Discussion in 'Basses [BG]' started by vanderbrook, Apr 5, 2002.


  1. vanderbrook

    vanderbrook Some days, I miss frets... Supporting Member

    Aug 21, 2001
    Denver, CO, USA
    As some of you may have read... I'm an upright player looking to add an inexpensive (but not cheap) BG to my arsenal. I've let folks steer me toward 5-bangers as the "professional standard," but I'm beginning to wonder whether my smallish hands would make a 4-banger a better choice.

    How smallish? Middle finger runs right about 3". Wrist to tip of middle finger, 7.5".

    So whaddaya think? My upright's a four-string. Should I be looking at Fours or Fives?

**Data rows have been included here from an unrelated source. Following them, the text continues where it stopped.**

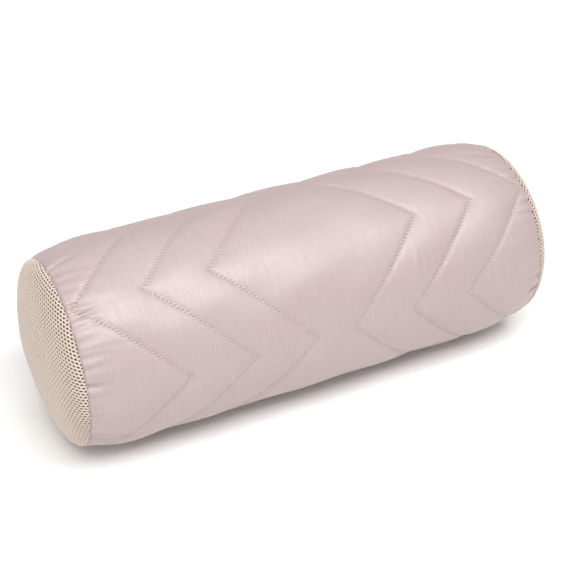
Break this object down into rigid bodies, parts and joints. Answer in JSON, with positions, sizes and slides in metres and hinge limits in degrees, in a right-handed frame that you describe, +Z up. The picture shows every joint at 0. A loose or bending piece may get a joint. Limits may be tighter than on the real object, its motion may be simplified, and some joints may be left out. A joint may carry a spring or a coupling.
{
  "type": "bolster pillow",
  "caption": "Cylindrical bolster pillow with a chevron-quilted zip-off satin cover, domed spacer-mesh ends and a fibre-filled inner.",
  "frame": {"origin": "on the ground under the middle of the bolster", "axes": "+X along the bolster, +Y to the back where the zip is, +Z up"},
  "size_m": [0.4, 0.1501, 0.1463],
  "materials": {
    "satin": "satin weave, soft sheen",
    "wadding": "needled polyester wadding",
    "lining": "plain-weave lining",
    "quilting_thread": "polyester sewing thread",
    "spacer_mesh": "warp-knitted spacer mesh with oval holes",
    "seam_thread": "polyester sewing thread",
    "zip_tape": "woven polyester tape",
    "zip_coil": "dyed nylon coil",
    "zip_metal": "nickel plate",
    "casing_cotton": "plain-weave cotton",
    "casing_thread": "polyester sewing thread",
    "polyester_fibre": "loose hollow-fibre filling"
  },
  "bodies": {
    "cover": {"cover_face": "satin", "cover_wadding": "wadding", "cover_lining": "lining", "quilt_thread_left_1": "quilting_thread", "quilt_thread_left_2": "quilting_thread", "quilt_thread_left_3": "quilting_thread", "quilt_thread_right_1": "quilting_thread", "quilt_thread_right_2": "quilting_thread", "quilt_thread_right_3": "quilting_thread", "mesh_end_left": "spacer_mesh", "mesh_end_right": "spacer_mesh", "seam_thread_left": "seam_thread", "seam_thread_right": "seam_thread", "zip_tape_upper": "zip_tape", "zip_tape_lower": "zip_tape", "zip_stitch_upper": "seam_thread", "zip_stitch_lower": "seam_thread", "zip_coil_upper": "zip_coil", "zip_coil_lower": "zip_coil", "zip_top_stop_upper": "zip_metal", "zip_top_stop_lower": "zip_metal", "zip_bottom_stop": "zip_metal", "inner_casing_tube": "casing_cotton", "inner_casing_end_left": "casing_cotton", "inner_casing_end_right": "casing_cotton", "inner_seam_thread_left": "casing_thread", "inner_seam_thread_right": "casing_thread", "inner_closing_thread": "casing_thread", "fibre_fill": "polyester_fibre"},
    "slider": {"zip_slider": "zip_metal"},
    "pull_tab": {"zip_pull_tab": "zip_metal"}
  },
  "joints": [
    {"name": "zip_slide", "type": "slide", "parent": "cover", "child": "slider", "axis": [-1, 0, 0], "range_m": [0, 0.276]},
    {"name": "tab_hinge", "type": "hinge", "parent": "slider", "child": "pull_tab", "pos_m": [0.138, 0.0738, 0.09177], "axis": [0, 0.2588, -0.9659], "range_deg": [0, 165]}
  ]
}
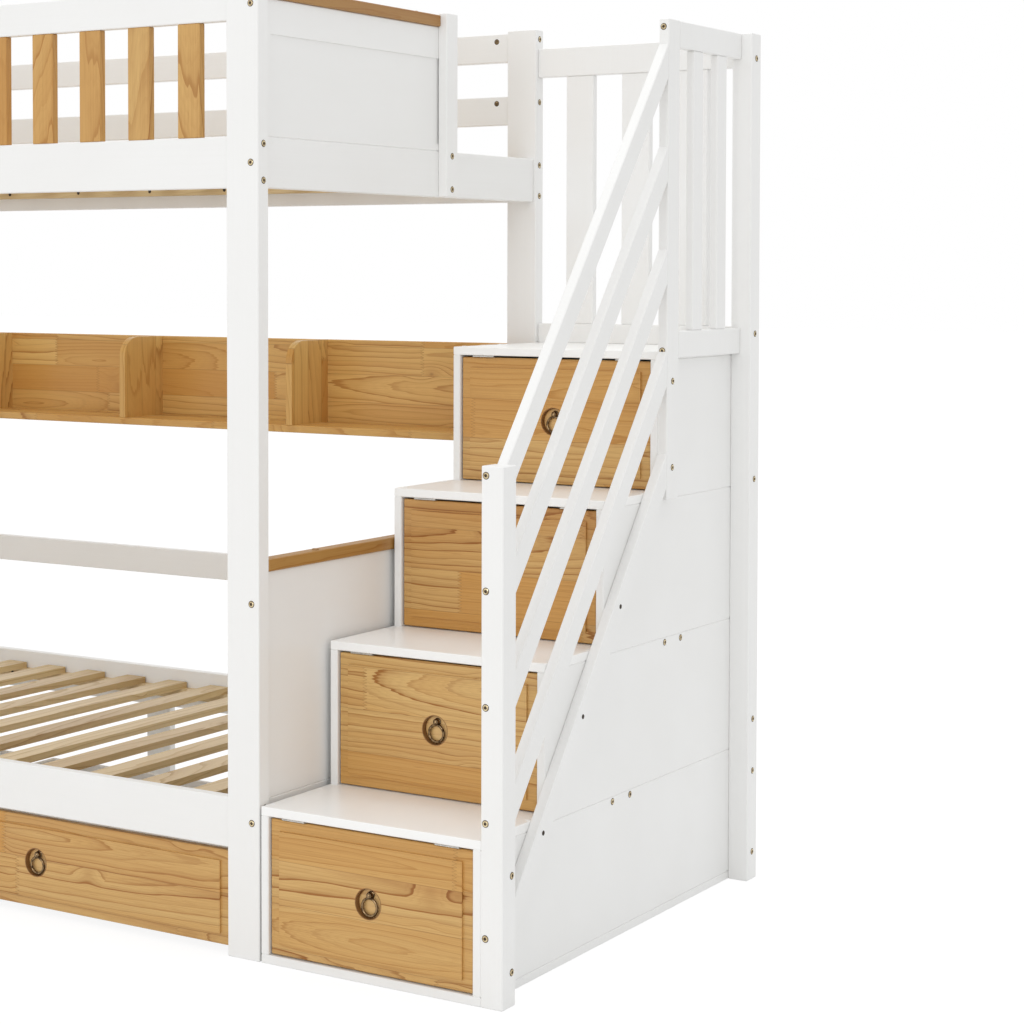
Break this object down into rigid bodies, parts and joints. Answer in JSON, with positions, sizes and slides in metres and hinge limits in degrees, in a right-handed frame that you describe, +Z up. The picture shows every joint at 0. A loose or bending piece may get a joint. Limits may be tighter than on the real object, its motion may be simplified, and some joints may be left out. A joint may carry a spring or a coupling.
{
  "type": "bunk bed with storage stairs",
  "caption": "Bunk bed with slatted bases, guard rails and a rear shelf, wheeled drawers under it, and a flight of box stairs whose steps open as flap-door cupboards.",
  "frame": {"origin": "on the floor, under the middle of the bed and stairs together", "axes": "+X along the bed towards the stairs, +Y back to the wall, +Z up"},
  "size_m": [2.56, 0.98, 1.72],
  "materials": {
    "white_paint": "satin white paint over solid wood",
    "pine": "clear lacquer over finger-jointed pine",
    "white_board": "white faced board",
    "bronze": "antique bronze",
    "steel": "nickel plated steel",
    "wheel_plastic": "black nylon"
  },
  "bodies": {
    "frame": {"bed_slats_lower": "pine", "bed_slats_upper": "pine", "centre_legs": "white_paint", "end_panel_caps": "pine", "end_panels_lower": "white_paint", "end_panels_upper": "white_paint", "end_rails": "white_paint", "entry_post": "white_paint", "flap_hinge_leaves": "steel", "front_guard_slats": "pine", "guard_rail_front": "white_paint", "guard_rails_rear": "white_paint", "landing_back_guard": "white_paint", "landing_side_guard": "white_paint", "post_front_left": "white_paint", "post_front_right": "white_paint", "post_rear_left": "white_paint", "post_rear_right": "white_paint", "shelf_case": "pine", "shelf_dividers": "pine", "side_rail_lower_front": "white_paint", "side_rail_lower_rear": "white_paint", "side_rail_upper_front": "white_paint", "side_rail_upper_rear": "white_paint", "slat_battens": "pine", "stair_back_panels": "white_paint", "stair_bars": "white_paint", "stair_cross_boards": "white_paint", "stair_floor": "white_paint", "stair_landing": "white_paint", "stair_newel": "white_paint", "stair_post_rear": "white_paint", "stair_post_upper": "white_paint", "stair_sides_left": "white_paint", "stair_sides_right": "white_paint", "stair_treads": "white_paint"},
    "flap_1": {"flap_1": "pine", "flap_fittings_1": "steel"},
    "flap_ring_1": {"flap_ring_1": "bronze"},
    "flap_2": {"flap_2": "pine", "flap_fittings_2": "steel"},
    "flap_ring_2": {"flap_ring_2": "bronze"},
    "flap_3": {"flap_3": "pine", "flap_fittings_3": "steel"},
    "flap_ring_3": {"flap_ring_3": "bronze"},
    "flap_4": {"flap_4": "pine", "flap_fittings_4": "steel"},
    "flap_ring_4": {"flap_ring_4": "bronze"},
    "drawer_left": {"drawer_front_left": "pine", "drawer_box_left": "white_board", "drawer_fittings_left": "steel"},
    "drawer_ring_left": {"drawer_ring_left": "bronze"},
    "drawer_wheels_left_front": {"drawer_wheels_left_front": "wheel_plastic"},
    "drawer_wheels_left_rear": {"drawer_wheels_left_rear": "wheel_plastic"},
    "drawer_right": {"drawer_front_right": "pine", "drawer_box_right": "white_board", "drawer_fittings_right": "steel"},
    "drawer_ring_right": {"drawer_ring_right": "bronze"},
    "drawer_wheels_right_front": {"drawer_wheels_right_front": "wheel_plastic"},
    "drawer_wheels_right_rear": {"drawer_wheels_right_rear": "wheel_plastic"}
  },
  "joints": [
    {"name": "flap_1_hinge", "type": "hinge", "parent": "frame", "child": "flap_1", "pos_m": [1.011, -0.486, 0.259], "axis": [-1, 0, 0], "range_deg": [0, 90]},
    {"name": "flap_ring_1_swing", "type": "hinge", "parent": "flap_1", "child": "flap_ring_1", "pos_m": [1.011, -0.483, 0.1515], "axis": [-1, 0, 0], "range_deg": [0, 80]},
    {"name": "flap_2_hinge", "type": "hinge", "parent": "frame", "child": "flap_2", "pos_m": [1.011, -0.278, 0.522], "axis": [-1, 0, 0], "range_deg": [0, 90]},
    {"name": "flap_ring_2_swing", "type": "hinge", "parent": "flap_2", "child": "flap_ring_2", "pos_m": [1.011, -0.275, 0.4135], "axis": [-1, 0, 0], "range_deg": [0, 80]},
    {"name": "flap_3_hinge", "type": "hinge", "parent": "frame", "child": "flap_3", "pos_m": [1.011, -0.07, 0.785], "axis": [-1, 0, 0], "range_deg": [0, 90]},
    {"name": "flap_ring_3_swing", "type": "hinge", "parent": "flap_3", "child": "flap_ring_3", "pos_m": [1.011, -0.067, 0.6765], "axis": [-1, 0, 0], "range_deg": [0, 80]},
    {"name": "flap_4_hinge", "type": "hinge", "parent": "frame", "child": "flap_4", "pos_m": [1.011, 0.138, 1.048], "axis": [-1, 0, 0], "range_deg": [0, 90]},
    {"name": "flap_ring_4_swing", "type": "hinge", "parent": "flap_4", "child": "flap_ring_4", "pos_m": [1.011, 0.141, 0.9395], "axis": [-1, 0, 0], "range_deg": [0, 80]},
    {"name": "drawer_left_slide", "type": "slide", "parent": "frame", "child": "drawer_left", "axis": [0, -1, 0], "range_m": [0, 0.45]},
    {"name": "drawer_ring_left_swing", "type": "hinge", "parent": "drawer_left", "child": "drawer_ring_left", "pos_m": [-0.7475, -0.479, 0.1145], "axis": [-1, 0, 0], "range_deg": [0, 80]},
    {"name": "drawer_wheels_left_front_turn", "type": "hinge", "parent": "drawer_left", "child": "drawer_wheels_left_front", "pos_m": [-0.7475, -0.406, 0.015], "axis": [1, 0, 0], "range_deg": [-1, 1720]},
    {"name": "drawer_wheels_left_rear_turn", "type": "hinge", "parent": "drawer_left", "child": "drawer_wheels_left_rear", "pos_m": [-0.7475, 0.01, 0.015], "axis": [1, 0, 0], "range_deg": [-1, 1720]},
    {"name": "drawer_right_slide", "type": "slide", "parent": "frame", "child": "drawer_right", "axis": [0, -1, 0], "range_m": [0, 0.45]},
    {"name": "drawer_ring_right_swing", "type": "hinge", "parent": "drawer_right", "child": "drawer_ring_right", "pos_m": [0.2475, -0.479, 0.1145], "axis": [-1, 0, 0], "range_deg": [0, 80]},
    {"name": "drawer_wheels_right_front_turn", "type": "hinge", "parent": "drawer_right", "child": "drawer_wheels_right_front", "pos_m": [0.2475, -0.406, 0.015], "axis": [1, 0, 0], "range_deg": [-1, 1720]},
    {"name": "drawer_wheels_right_rear_turn", "type": "hinge", "parent": "drawer_right", "child": "drawer_wheels_right_rear", "pos_m": [0.2475, 0.01, 0.015], "axis": [1, 0, 0], "range_deg": [-1, 1720]}
  ],
  "couplings": [
    {"joint": "drawer_wheels_left_front_turn", "follows": "drawer_left_slide", "rad_per_m": 66.667},
    {"joint": "drawer_wheels_left_rear_turn", "follows": "drawer_left_slide", "rad_per_m": 66.667},
    {"joint": "drawer_wheels_right_front_turn", "follows": "drawer_right_slide", "rad_per_m": 66.667},
    {"joint": "drawer_wheels_right_rear_turn", "follows": "drawer_right_slide", "rad_per_m": 66.667}
  ]
}
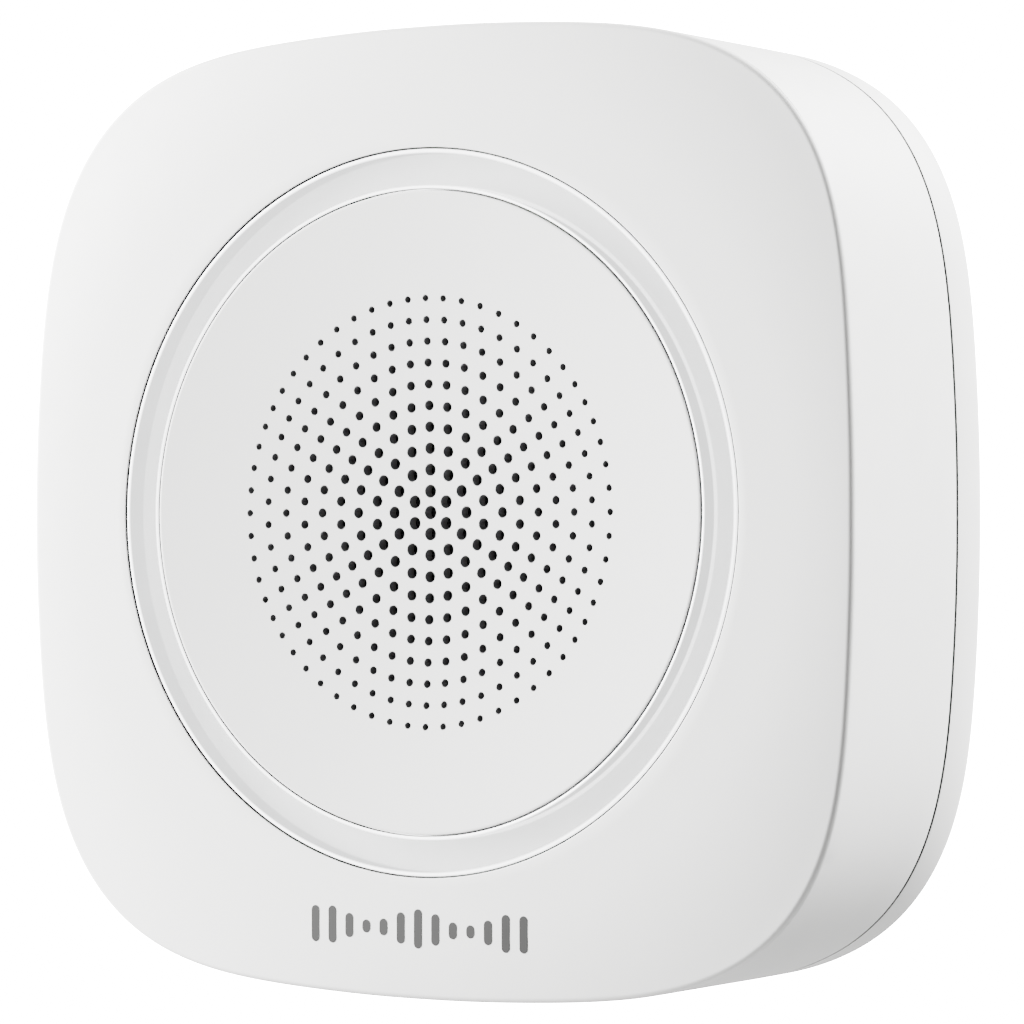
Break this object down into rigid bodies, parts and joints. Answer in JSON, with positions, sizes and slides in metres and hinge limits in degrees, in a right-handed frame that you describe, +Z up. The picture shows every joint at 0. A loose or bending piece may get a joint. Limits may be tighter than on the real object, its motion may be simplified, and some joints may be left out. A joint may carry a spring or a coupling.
{
  "type": "alarm siren",
  "caption": "Square wall-mounted wireless alarm siren with a dished round grille, a clear strobe ring and a housing that swings off a screwed wall plate.",
  "frame": {"origin": "centre of the wall plate's flat back face, on the wall", "axes": "+X to the viewer's right facing the siren, +Y into the wall, +Z up; the grille faces -Y"},
  "size_m": [0.1136, 0.0335, 0.1136],
  "materials": {
    "white_plastic": "fine spark-eroded texture, off-white",
    "clear_plastic": "clear, polished front, frosted back",
    "diffuser_plastic": "white, smooth",
    "chassis_plastic": "light grey, fine texture",
    "white_board": "white solder resist over glass epoxy",
    "green_board": "green solder resist over glass epoxy",
    "led_package": "white package with a yellow phosphor window",
    "black_plastic": "black, fine texture",
    "grey_plastic": "dark grey, fine texture",
    "mesh_cloth": "black woven polyester mesh",
    "foam": "closed-cell foam",
    "brass": "bright, lightly tarnished",
    "ceramic": "silvered ceramic",
    "steel": "bright zinc or nickel plate",
    "ferrite": "sintered ferrite",
    "capacitor_sleeve": "shrunk plastic sleeve",
    "chip_ceramic": "fired ceramic",
    "cell_sleeve": "shrunk plastic sleeve over a steel can",
    "ivory_plastic": "ivory nylon",
    "red_wire": "soft vinyl insulation",
    "black_wire": "soft vinyl insulation"
  },
  "bodies": {
    "base": {"wall_plate": "white_plastic", "lock_insert": "brass"},
    "unit": {"front_cover": "white_plastic", "light_ring": "clear_plastic", "diffuser_ring": "diffuser_plastic", "reflector_ring": "diffuser_plastic", "led_board": "white_board", "strobe_leds": "led_package", "led_board_screws": "steel", "grille_disc": "white_plastic", "dust_mesh": "mesh_cloth", "sounder_gasket": "foam", "sounder_cap": "black_plastic", "sounder_cup": "black_plastic", "sounder_screws": "steel", "piezo_plate": "brass", "piezo_ceramic": "ceramic", "sounder_lead_red": "red_wire", "sounder_lead_black": "black_wire", "sounder_plug": "ivory_plastic", "sounder_socket": "ivory_plastic", "led_leads": "black_wire", "led_plug": "ivory_plastic", "led_socket": "ivory_plastic", "main_board": "green_board", "board_screws": "steel", "radio_can": "steel", "antenna": "brass", "controller_chip": "black_plastic", "audio_driver_chip": "black_plastic", "boost_coil": "ferrite", "capacitors": "capacitor_sleeve", "chip_parts": "chip_ceramic", "rear_chassis": "chassis_plastic", "chassis_screws": "steel", "cell_1": "cell_sleeve", "cell_2": "cell_sleeve", "cell_3": "cell_sleeve", "cell_4": "cell_sleeve", "cell_springs": "steel", "cell_plates": "steel", "tamper_switch": "black_plastic", "tamper_spring": "steel", "enrol_switch": "grey_plastic", "power_switch": "steel"},
    "lock_screw_body": {"lock_screw": "steel"},
    "plunger": {"tamper_plunger": "white_plastic"},
    "button": {"enrol_button": "black_plastic"},
    "slider": {"power_slider": "black_plastic"}
  },
  "joints": [
    {"name": "unit_swing", "type": "hinge", "parent": "base", "child": "unit", "pos_m": [0, -0.002, 0.0533], "axis": [-1, 0, 0], "range_deg": [0, 40]},
    {"name": "lock_travel", "type": "slide", "parent": "base", "child": "lock_screw_body", "axis": [0, 0, -1], "range_m": [0, 0.003]},
    {"name": "tamper_travel", "type": "slide", "parent": "unit", "child": "plunger", "axis": [0, 1, 0], "range_m": [0, 0.0015], "stiffness_N_per_m": 100, "springref_m": 0.0035, "deforming": ["tamper_spring"]},
    {"name": "enrol_press", "type": "slide", "parent": "unit", "child": "button", "axis": [0, -1, 0], "range_m": [0, 0.0005], "stiffness_N_per_m": 600, "springref_m": -0.001},
    {"name": "power_switch_travel", "type": "slide", "parent": "unit", "child": "slider", "axis": [1, 0, 0], "range_m": [0, 0.003]}
  ]
}
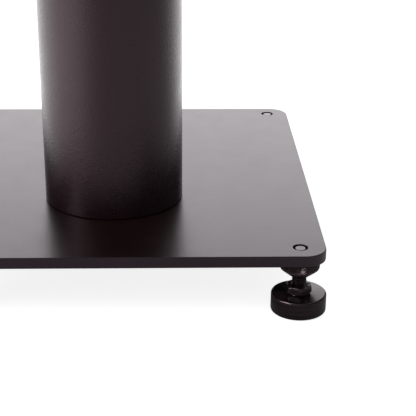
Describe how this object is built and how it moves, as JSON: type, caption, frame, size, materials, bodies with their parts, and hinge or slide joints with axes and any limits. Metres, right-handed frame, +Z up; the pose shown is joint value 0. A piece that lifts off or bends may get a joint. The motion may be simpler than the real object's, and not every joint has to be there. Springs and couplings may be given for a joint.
{
  "type": "speaker stand",
  "caption": "Free-standing loudspeaker stand: round column set off centre on a rounded base plate, padded top plate, levelling feet with knurled lock collars.",
  "frame": {"origin": "on the floor, under the middle of the base plate", "axes": "+Z up along the column, -Y towards the near edge of the base plate in the picture, +X to the viewer's right"},
  "size_m": [0.297, 0.33, 0.602],
  "materials": {
    "plate_paint": "satin",
    "column_paint": "satin",
    "black_steel": "satin",
    "foot_black": "satin",
    "foot_gloss": "gloss",
    "bare_steel": "satin",
    "black_rubber": "matte"
  },
  "bodies": {
    "root": {"base_plate": "plate_paint", "column_tube": "column_paint", "lower_end_disc": "bare_steel", "upper_end_disc": "bare_steel", "base_screws": "black_steel", "top_plate": "plate_paint", "top_screws": "black_steel", "speaker_pads": "black_rubber"},
    "front_left_foot": {"front_left_puck": "foot_gloss", "front_left_floor_pad": "black_rubber"},
    "front_left_screw": {"front_left_stud": "black_steel", "front_left_jam_nut": "black_steel", "front_left_retaining_ring": "bare_steel"},
    "front_left_collar": {"front_left_lock_collar": "foot_black"},
    "front_right_foot": {"front_right_puck": "foot_gloss", "front_right_floor_pad": "black_rubber"},
    "front_right_screw": {"front_right_stud": "black_steel", "front_right_jam_nut": "black_steel", "front_right_retaining_ring": "bare_steel"},
    "front_right_collar": {"front_right_lock_collar": "foot_black"},
    "rear_left_foot": {"rear_left_puck": "foot_gloss", "rear_left_floor_pad": "black_rubber"},
    "rear_left_screw": {"rear_left_stud": "black_steel", "rear_left_jam_nut": "black_steel", "rear_left_retaining_ring": "bare_steel"},
    "rear_left_collar": {"rear_left_lock_collar": "foot_black"},
    "rear_right_foot": {"rear_right_puck": "foot_gloss", "rear_right_floor_pad": "black_rubber"},
    "rear_right_screw": {"rear_right_stud": "black_steel", "rear_right_jam_nut": "black_steel", "rear_right_retaining_ring": "bare_steel"},
    "rear_right_collar": {"rear_right_lock_collar": "foot_black"}
  },
  "joints": [
    {"name": "front_left_level", "type": "slide", "parent": "root", "child": "front_left_foot", "axis": [0, 0, 1], "range_m": [-0.003, 0.003]},
    {"name": "front_left_turn", "type": "hinge", "parent": "front_left_foot", "child": "front_left_screw", "pos_m": [-0.1295, -0.146, 0.0142], "axis": [0, 0, 1], "range_deg": [-720, 720]},
    {"name": "front_left_unlock", "type": "slide", "parent": "root", "child": "front_left_collar", "axis": [0, 0, 1], "range_m": [-0.003, 0]},
    {"name": "front_right_level", "type": "slide", "parent": "root", "child": "front_right_foot", "axis": [0, 0, 1], "range_m": [-0.003, 0.003]},
    {"name": "front_right_turn", "type": "hinge", "parent": "front_right_foot", "child": "front_right_screw", "pos_m": [0.1295, -0.146, 0.0142], "axis": [0, 0, 1], "range_deg": [-720, 720]},
    {"name": "front_right_unlock", "type": "slide", "parent": "root", "child": "front_right_collar", "axis": [0, 0, 1], "range_m": [-0.003, 0]},
    {"name": "rear_left_level", "type": "slide", "parent": "root", "child": "rear_left_foot", "axis": [0, 0, 1], "range_m": [-0.003, 0.003]},
    {"name": "rear_left_turn", "type": "hinge", "parent": "rear_left_foot", "child": "rear_left_screw", "pos_m": [-0.1295, 0.146, 0.0142], "axis": [0, 0, 1], "range_deg": [-720, 720]},
    {"name": "rear_left_unlock", "type": "slide", "parent": "root", "child": "rear_left_collar", "axis": [0, 0, 1], "range_m": [-0.003, 0]},
    {"name": "rear_right_level", "type": "slide", "parent": "root", "child": "rear_right_foot", "axis": [0, 0, 1], "range_m": [-0.003, 0.003]},
    {"name": "rear_right_turn", "type": "hinge", "parent": "rear_right_foot", "child": "rear_right_screw", "pos_m": [0.1295, 0.146, 0.0142], "axis": [0, 0, 1], "range_deg": [-720, 720]},
    {"name": "rear_right_unlock", "type": "slide", "parent": "root", "child": "rear_right_collar", "axis": [0, 0, 1], "range_m": [-0.003, 0]}
  ],
  "couplings": [
    {"joint": "front_left_turn", "follows": "front_left_level", "rad_per_m": 4188.8},
    {"joint": "front_right_turn", "follows": "front_right_level", "rad_per_m": 4188.8},
    {"joint": "rear_left_turn", "follows": "rear_left_level", "rad_per_m": 4188.8},
    {"joint": "rear_right_turn", "follows": "rear_right_level", "rad_per_m": 4188.8}
  ]
}
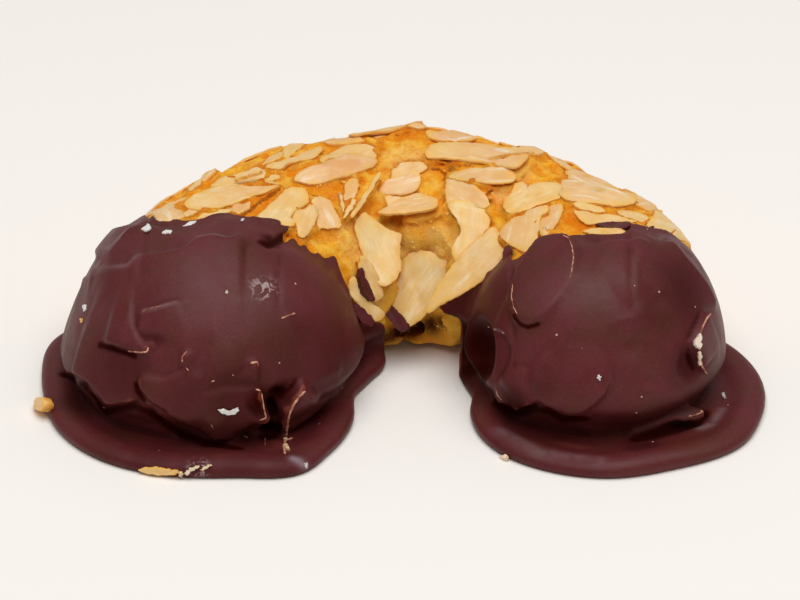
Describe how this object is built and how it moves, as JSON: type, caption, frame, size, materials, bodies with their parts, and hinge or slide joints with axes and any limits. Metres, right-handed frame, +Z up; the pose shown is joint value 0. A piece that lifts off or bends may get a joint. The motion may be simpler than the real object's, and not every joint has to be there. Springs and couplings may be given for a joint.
{
  "type": "almond horn",
  "caption": "Horseshoe-shaped almond biscuit covered in flaked almonds, both ends dipped in dark chocolate.",
  "frame": {"origin": "middle of the base, on the surface that the biscuit rests on", "axes": "+X to the right as seen from the open side, +Y to the back of the bend, +Z up"},
  "size_m": [0.1265, 0.0908, 0.0323],
  "materials": {
    "dough": "baked golden crumb with pale almond flakes",
    "chocolate": "satin dark chocolate"
  },
  "bodies": {
    "root": {"horn": "dough", "chocolate_left": "chocolate", "chocolate_right": "chocolate"}
  },
  "joints": []
}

    I appreciate your knowledgeable input!
    Mark
     
  2. Ívar Þórólfsson

    Ívar Þórólfsson Mmmmmm... Supporting Member

    Apr 9, 2001
    Kopavogur, Iceland
    Not necesseraly.

    My hands are very similar to yours, and I play a fiver.

    By all means go out and try a bunch of fivers. Some have wide necks, other slim etc.

    I used to play a four stringer, for 2-3 years, then I bought a fiver and I had no problem with the conversion.

    In general the string spacing on five and six string basses is tighter than on four string, so having small hands does not mean you can´t play them.
     
  3. My hands are small as well, and I'll tell you I just feel more comfortable on a 4. I can play 5s, and I'm probably going to buy one later on, but it feels better for me to play on a 4.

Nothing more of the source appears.